> **THE PROBLEM**
Below is a listing. Quote from it, exactly, the lines from the one containing "attach(piece, node_name(size))" down to the one containing "mark_proud = 0.015", both ends included, and nothing else.

------ DATASET EXCERPT

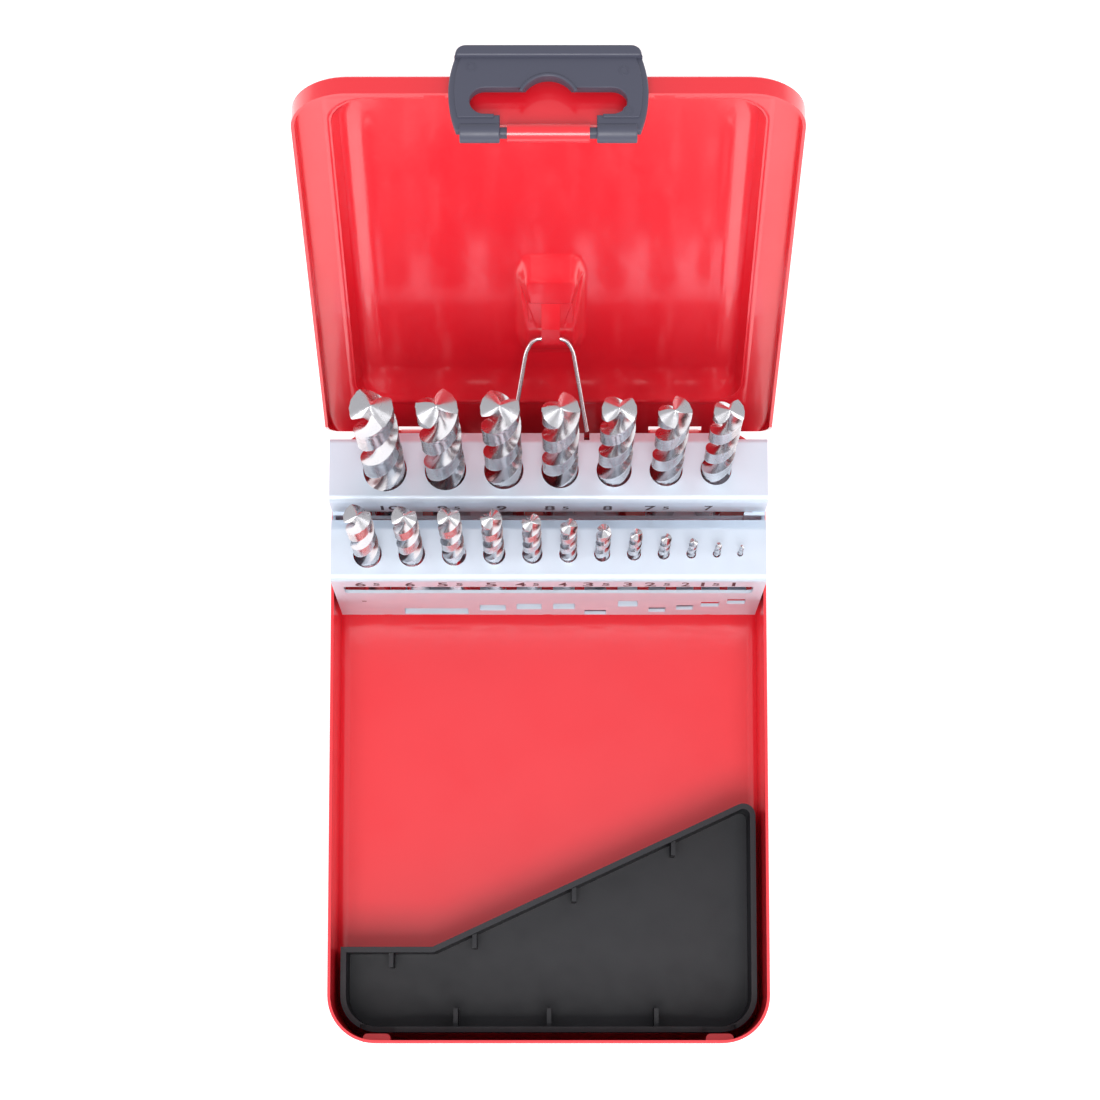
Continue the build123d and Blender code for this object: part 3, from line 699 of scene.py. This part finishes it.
# %% Drill sizes
drill_length = {
    1: 34, 1.5: 40, 2: 49, 2.5: 57, 3: 61, 3.5: 70, 4: 75, 4.5: 80, 5: 86, 5.5: 93,
    6: 93, 6.5: 101, 7: 109, 7.5: 109, 8: 117, 8.5: 117, 9: 125, 9.5: 125, 10: 133,
}
flute_length = {
    1: 12, 1.5: 18, 2: 24, 2.5: 30, 3: 33, 3.5: 39, 4: 43, 4.5: 47, 5: 52, 5.5: 57,
    6: 57, 6.5: 63, 7: 69, 7.5: 69, 8: 75, 8.5: 75, 9: 81, 9.5: 81, 10: 87,
}
rear_drills = (10, 9.5, 9, 8.5, 8, 7.5, 7)
helix_angle = radians(28.0)
point_half_angle = radians(59.0)
land_share = 0.50           # of each half turn
margin_share = 0.07
web_share = 0.20            # core between the flutes, of the diameter
land_relief = 0.97          # land behind the margin, of the radius
flute_lean, flute_fullness = 1.3, 0.75
shank_share = 0.985         # shank, of the diameter over the lands
foot_share = 0.86           # foot's flat, inside its chamfer
runout_share = 1.2          # flute's run-out, in diameters
print("drill sizes:", len(drill_length))

# %% [markdown]
# ## Drill's section
# Across its axis a drill shows two lands and two flutes. Points stand close together
# where the flute is deep, and the margin is a narrow strip at full radius.

# %% Drill's section
def section_columns():
    """Angles of the section's points: few on each land, more across each flute."""
    land = np.array([0.0, margin_share, margin_share + 0.004, 0.2, 0.33, 0.46, land_share])
    across = 0.5 - 0.5 * np.cos(np.linspace(0, pi, 15))
    flute = land_share + (1 - land_share) * across[1:-1]
    half = np.concatenate([land, flute]) * pi
    return np.concatenate([half, half + pi])


def drill_outline(angle, radius):
    """Distance from the axis at an angle: the radius on each margin, a little less on
    the land behind it, and down to the web across the flute, as a power of half a sine
    wave that is steeper on the side of the next cutting edge."""
    share = np.mod(angle, pi) / pi
    across = np.clip((share - land_share) / (1 - land_share), 0, 1)
    depth = np.sin(pi * across ** flute_lean) ** flute_fullness
    land = np.where(share > margin_share + 0.002, land_relief, 1.0)
    flute = land * (1 - (1 - web_share) * depth)
    return radius * np.where(across > 0, flute, land)


print("points round a drill:", len(section_columns()))

# %% [markdown]
# ## Drill's surface
# Rows of the same section climb the drill and turn as they climb. The flutes run out
# over a short length, and four smaller rows close the ground point.

# %% Drill's surface
def drill_grid(size):
    """Points of a drill standing on Z = 0: rows climb the shank, the fluted part and
    the cone, columns go round."""
    radius = size / 2
    length = drill_length[size]
    start = length - flute_length[size]
    lead = pi * size / tan(helix_angle)
    point = radius / tan(point_half_angle)
    climb = int(30 * flute_length[size] / lead) + 6
    fluted = np.linspace(start, length - point, climb)
    heights = np.concatenate([[0.0, 0.15 * radius, start - 0.02 * size], fluted])
    height, a = np.meshgrid(heights, section_columns(), indexing="ij")
    runout = np.clip((height - start) / (runout_share * size), 0, 1)
    runout = runout * runout * (3 - 2 * runout)
    reach = radius * (1 - runout) * shank_share + drill_outline(a, radius) * runout
    reach[0] = reach[0] * foot_share
    turn = a + 2 * pi * np.clip(height - start, 0, None) / lead
    body = np.stack([reach * np.cos(turn), reach * np.sin(turn), height], axis=-1)
    body[-1, :, 2] = length - reach[-1] / tan(point_half_angle)
    shrink = np.array([0.86, 0.62, 0.36, 0.12])[:, None]
    rim = reach[-1][None, :] * shrink
    lips = np.stack(
        [rim * np.cos(turn[-1]), rim * np.sin(turn[-1]),
         length - rim / tan(point_half_angle)], axis=-1)
    return np.concatenate([body, lips])


def twist_drill(size, place):
    """Closed drill mesh: the grid with its foot and its point filled."""
    points = drill_grid(size)
    rows, columns, _ = points.shape
    faces = [list(face) for face in grid_faces(rows, columns)]
    flat = points.reshape(-1, 3)
    foot, tip = len(flat), len(flat) + 1
    flat = np.concatenate([flat, [[0, 0, 0], [0, 0, drill_length[size] - 0.002 * size]]])
    ring = np.arange(columns)
    after = (ring + 1) % columns
    top = (rows - 1) * columns
    faces += np.stack([after, ring, np.full(columns, foot)], 1).tolist()
    faces += np.stack([top + ring, top + after, np.full(columns, tip)], 1).tolist()
    name = "twist_drill_" + str(size).replace(".", "_")
    return make_piece(name, flat, faces, tool_steel, place, sharp=38.0)


print("rows and columns of the largest drill:", drill_grid(10).shape[:2])

# %% [markdown]
# ## Drills in their holes
# Every drill is a node of its own in the solid model and slides out of its hole. Its
# foot and its row are read from that node, so the fluted drill takes the same place. The
# drills were dropped in by hand, so each is turned by its own angle.

# %% Stand the drills in their holes
def node_name(size):
    """CAD node of one drill."""
    return "drill_" + str(size).replace(".", "_")


def standing_place(size):
    """Frame at a drill's foot, from its CAD node: the node's lowest end and its lean."""
    low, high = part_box(node_name(size))
    x = (low.x + high.x) / 2
    radius = size * mm / 2
    row = (rear_row if size in rear_drills else front_row) * mm
    foot_z = low.z + radius * sin(holder_lean)
    up = (foot_z - pivot.z * mm + row * sin(holder_lean)) / cos(holder_lean)
    return holder_place @ Matrix.Translation((x, row, up))


# turned about its axis, in degrees, by size
turned = {10: -32, 9.5: 23, 9: 125, 8.5: 13, 8: 122, 7.5: 175, 7: -77, 6.5: 80, 6: 100,
          5.5: 53, 5: 100, 4.5: 90, 4: 83, 3.5: 130, 3: 80, 2.5: 5, 2: 110, 1.5: 50, 1: 90}
for size in drill_length:
    place = standing_place(size) @ Matrix.Rotation(radians(turned[size]), 4, "Z")
    piece = twist_drill(size, place)
    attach(piece, node_name(size))
    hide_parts(node_name(size))
print("drills:", len(drill_length))


# %% [markdown]
# ## Stamped sizes
# Each hole's size is stamped on the plate below it. Blender's own letters are turned
# into thin flat meshes and laid a few hundredths of a millimetre proud of the plate,
# because cutting them into the sheet would need far more faces for the same look. Their
# dark colour is dirt and painted shade, standing in for the shadow in the stamped recess.

# %% Stamp helper
cap_share = 0.7                      # height of a figure, of the letters' size
figure_thick, figure_bold = 0.012, 0.02


def letters_mesh(text, height):
    """Flat, slightly thick mesh of a text, its left end on the origin; millimetres."""
    curve = bpy.data.curves.new("letters", "FONT")
    curve.body = text
    curve.size = height / cap_share
    curve.extrude = figure_thick
    curve.offset = figure_bold * height
    curve.resolution_u = 3
    letters = bpy.data.objects.new("letters", curve)
    bpy.context.scene.collection.objects.link(letters)
    bpy.context.view_layer.update()
    mesh = bpy.data.meshes.new_from_object(letters)
    bpy.data.objects.remove(letters)
    return mesh


print("figures are", figure_thick * 2, "mm thick")

# %% [markdown]
# ## One stamp
# The whole number stands at the left and its half, smaller and raised, at the right. The
# pair is squeezed to the width that the punch leaves on the sheet.

# %% One stamp
half_share, half_lift = 0.66, 0.17   # the small figure, of the large one's height
half_gap = 0.45
mark_proud = 0.015


def stamp(text, left, right, face_y, centre_z, height=4.9):
    """Size stamped on a holder's plate between two X places: whole number large, the
    half small behind it."""
    whole, _, half = text.partition(".")
    parts = [(whole, height, 0.0)]
    if half:
        parts.append((half, height * half_share, height * half_lift))
    meshes = [letters_mesh(part, size) for part, size, _ in parts]
    starts = [min(v.co.x for v in mesh.vertices) for mesh in meshes]
    widths = [max(v.co.x for v in mesh.vertices) - start
              for mesh, start in zip(meshes, starts)]
    gap = half_gap * height if half else 0.0
    squeeze = (right - left) / (sum(widths) + gap)
    x = left
    for mesh, start, width, (part, size, lift) in zip(meshes, starts, widths, parts):
        foot = (x - start * squeeze, face_y - mark_proud, centre_z - height / 2 + lift)
        stand = Matrix.Translation([value * mm for value in foot])
        upright = Matrix.Rotation(pi / 2, 4, "X")
        mesh.transform(
            holder_place @ stand @ upright @ Matrix.Diagonal((squeeze * mm, mm, mm, 1)))
        # figures get the dark finish: dirt plus painted shade of the stamped recess
        mesh.materials.clear()
        mesh.materials.append(stamp_dirt_and_shade)
        mesh.name = "number_" + text.replace(".", "_").replace("-", "dash") + (
            "_half" if lift else "")
        piece = bpy.data.objects.new(mesh.name, mesh)
        bpy.context.scene.collection.objects.link(piece)
        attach(piece, "holder")
        x += (width + gap) * squeeze


print("stamp ready")

# %% [markdown]
# ## All the numbers
# Each number has its left and right edge, in millimetres from the middle of its plate.
# The dash is a small press mark low on the front plate.

# %% All the numbers
rear_number_z, front_number_z, dash_z = 45.0, 39.0, 16.2
rear_numbers = {
    "10": (-40.0, -35.6), "9.5": (-26.5, -21.1), "9": (-12.4, -10.0), "8.5": (-1.0, 4.8),
    "8": (12.9, 15.2), "7.5": (22.9, 28.7), "7": (37.1, 39.1),
}
front_numbers = {
    "6.5": (-46.3, -40.4), "6": (-34.3, -32.0), "5.5": (-26.6, -20.5), "5": (-15.1, -12.4),
    "4.5": (-8.0, -2.3), "4": (2.4, 4.4), "3.5": (8.2, 14.6), "3": (17.9, 20.0),
    "2.5": (23.0, 29.1), "2": (31.8, 33.8), "1.5": (36.5, 40.9), "1": (43.9, 44.7),
}
for text, (left, right) in rear_numbers.items():
    stamp(text, left, right, rear_face, rear_number_z)
for text, (left, right) in front_numbers.items():
    stamp(text, left, right, front_face, front_number_z)
stamp("-", -45.9, -44.8, front_face, dash_z)
print("numbers:", len(rear_numbers) + len(front_numbers))

# %% [markdown]
# ## Studio
# A pale floor, a soft light from above and a bright surround show the enamel's gloss
# and the steel's edges. The camera stands high in front of the case with a long lens.

# %% Floor
def flat_floor(half, material):
    """Square plane at Z = 0: corners of a two by two grid."""
    side = np.array([-half, half])
    x, y = np.meshgrid(side, side, indexing="ij")
    points = np.stack([x, y, np.full_like(x, -0.02)], axis=-1)
    return make_piece("floor", points, [[0, 2, 3, 1]], material)


pale_floor, tree, shader = finish(
    "pale_floor", (0.80, 0.80, 0.80), roughness=0.8,
    Emission_Color=(1.0, 1.0, 1.0, 1.0), Emission_Strength=0.5)
spread(tree, noise(tree, 3.0), shader.inputs["Roughness"], 0.75, 0.85)
floor = flat_floor(4000.0, pale_floor)
print("floor laid")


# %% [markdown]
# ## Lights
# One soft box stands high in front, like a lamp over a table, and two weaker ones at the
# sides keep the walls of the case from going dark. The sky fills the rest.

# %% Lights
def soft_light(name, place, target, size, power):
    """Square area light aimed at a point."""
    light = bpy.data.lights.new(name, "AREA")
    light.size = size
    light.energy = power
    lamp = bpy.data.objects.new(name, light)
    lamp.location = place
    aim = Vector(target) - Vector(place)
    lamp.rotation_euler = aim.to_track_quat("-Z", "Y").to_euler()
    bpy.context.scene.collection.objects.link(lamp)
    return lamp


soft_light("front_softbox", (0.0, -0.68, 1.6), (0, 0, 0.05), 0.75, 18.0)
soft_light("left_softbox", (-1.3, -0.5, 0.7), (0, 0.05, 0.08), 0.7, 5.0)
soft_light("right_softbox", (1.3, -0.5, 0.7), (0, 0.05, 0.08), 0.7, 5.0)
world = bpy.data.worlds.new("studio")
world.use_nodes = True
world.node_tree.nodes["Background"].inputs["Color"].default_value = (0.97, 0.97, 1.0, 1)
world.node_tree.nodes["Background"].inputs["Strength"].default_value = 0.76
bpy.context.scene.world = world
print("lights:", len(bpy.data.lights))

# %% [markdown]
# ## Camera
# A long lens high over the front edge looks almost straight down, so the case keeps its
# proportions and the open lid still shows its inside.

# %% Camera
lens = bpy.data.cameras.new("camera")
lens.sensor_width = 36.0
lens.lens = 111.4
lens.clip_end = 20.0
camera = bpy.data.objects.new("camera", lens)
camera.location = (0.00033, -0.08017, 0.86207)
camera.rotation_euler = (radians(8.603), 0.0, 0.0)
bpy.context.scene.collection.objects.link(camera)
bpy.context.scene.camera = camera
bpy.context.scene.view_settings.view_transform = "Standard"
print("lens", round(lens.lens, 1), "mm")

------------

> **FULL RESPONSE**
    attach(piece, node_name(size))
    hide_parts(node_name(size))
print("drills:", len(drill_length))


# %% [markdown]
# ## Stamped sizes
# Each hole's size is stamped on the plate below it. Blender's own letters are turned
# into thin flat meshes and laid a few hundredths of a millimetre proud of the plate,
# because cutting them into the sheet would need far more faces for the same look. Their
# dark colour is dirt and painted shade, standing in for the shadow in the stamped recess.

# %% Stamp helper
cap_share = 0.7                      # height of a figure, of the letters' size
figure_thick, figure_bold = 0.012, 0.02


def letters_mesh(text, height):
    """Flat, slightly thick mesh of a text, its left end on the origin; millimetres."""
    curve = bpy.data.curves.new("letters", "FONT")
    curve.body = text
    curve.size = height / cap_share
    curve.extrude = figure_thick
    curve.offset = figure_bold * height
    curve.resolution_u = 3
    letters = bpy.data.objects.new("letters", curve)
    bpy.context.scene.collection.objects.link(letters)
    bpy.context.view_layer.update()
    mesh = bpy.data.meshes.new_from_object(letters)
    bpy.data.objects.remove(letters)
    return mesh


print("figures are", figure_thick * 2, "mm thick")

# %% [markdown]
# ## One stamp
# The whole number stands at the left and its half, smaller and raised, at the right. The
# pair is squeezed to the width that the punch leaves on the sheet.

# %% One stamp
half_share, half_lift = 0.66, 0.17   # the small figure, of the large one's height
half_gap = 0.45
mark_proud = 0.015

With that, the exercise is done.